Reasonableness of Multiplier
Plaintiff’s counsel maintains that they are entitled to a multiplier of 1.5. (Motion, pp. 10:11-12:3.) They believe such a multiplier is appropriate based on the settlement amount and contingent risks inherent in pursuing this case. (Motion, pp. 10:11-12:3.)
The factors that courts look at to determine if a multiplier is reasonable are: “(1) the novelty and difficulty of the questions involved, (2) the skill displayed in presenting them, (3) the extent to which the nature of the litigation precluded other employment by the attorneys, [and] (4) the contingent nature of the fee award.” (Ketchum v. Moses (2001) 24 Cal.4th 1122, 1132).
Here, while Plaintiff’s counsel points to the contingent nature of the present fee award, they fail to establish how any of the other factors in Ketchum v. Moses support the award of a multiplier. Thus, the court declines to award a multiplier.
In opposition, Defendants assert a negative multiplier of 0.5 is warranted because Plaintiff’s counsel over-litigated the case. (Opp., p. 21:14-19.) The court disagrees.
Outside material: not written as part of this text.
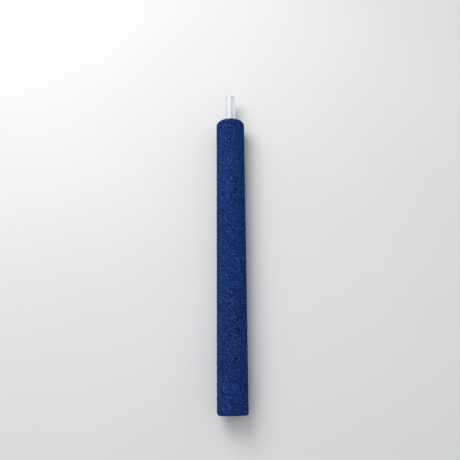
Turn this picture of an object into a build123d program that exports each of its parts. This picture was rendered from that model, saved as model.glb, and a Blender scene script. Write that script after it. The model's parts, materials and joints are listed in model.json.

Defendants reference any relevant authority that discusses negative multipliers. Instead, Defendants cite two cases that address the reduction attorney fees when the time expended or charges incurred were unreasonable. (See Nightingale v. Hyundai Motor America (1994) 31 Cal.App.4th 99, 152; Donahue v. Donahue (2010) 184 Cal.App.4th 259, 271.)
Following the reductions listed above and reductions to the hourly rates of all attorneys, the court awards attorney fees to Plaintiff in the total amount of $12,776.50.
Costs
Plaintiff also requests an award of $938.60 in costs, including $70.80 in fees for electronic filing or service; $463.30 in fees for filing the complaint and other motions; $130 in fees for Court Appearance Professionals; $84.50 in fees for a courtesy copy of Mahnke’s declaration; and $190 in fees for service of process. (Jacobson Decl., Exh. 7, p. 14.) The court finds the $84.50 courtesy copy unreasonable and declines to award $84.50 in costs for this request.
Accordingly, Plaintiff’s request is GRANTED in the reduced amount of $854.10.
CONCLUSION
Based on the foregoing, Plaintiff’s motion for attorney fees is GRANTED in the total amount of $12,776.50 in attorney fees and costs of $854.10.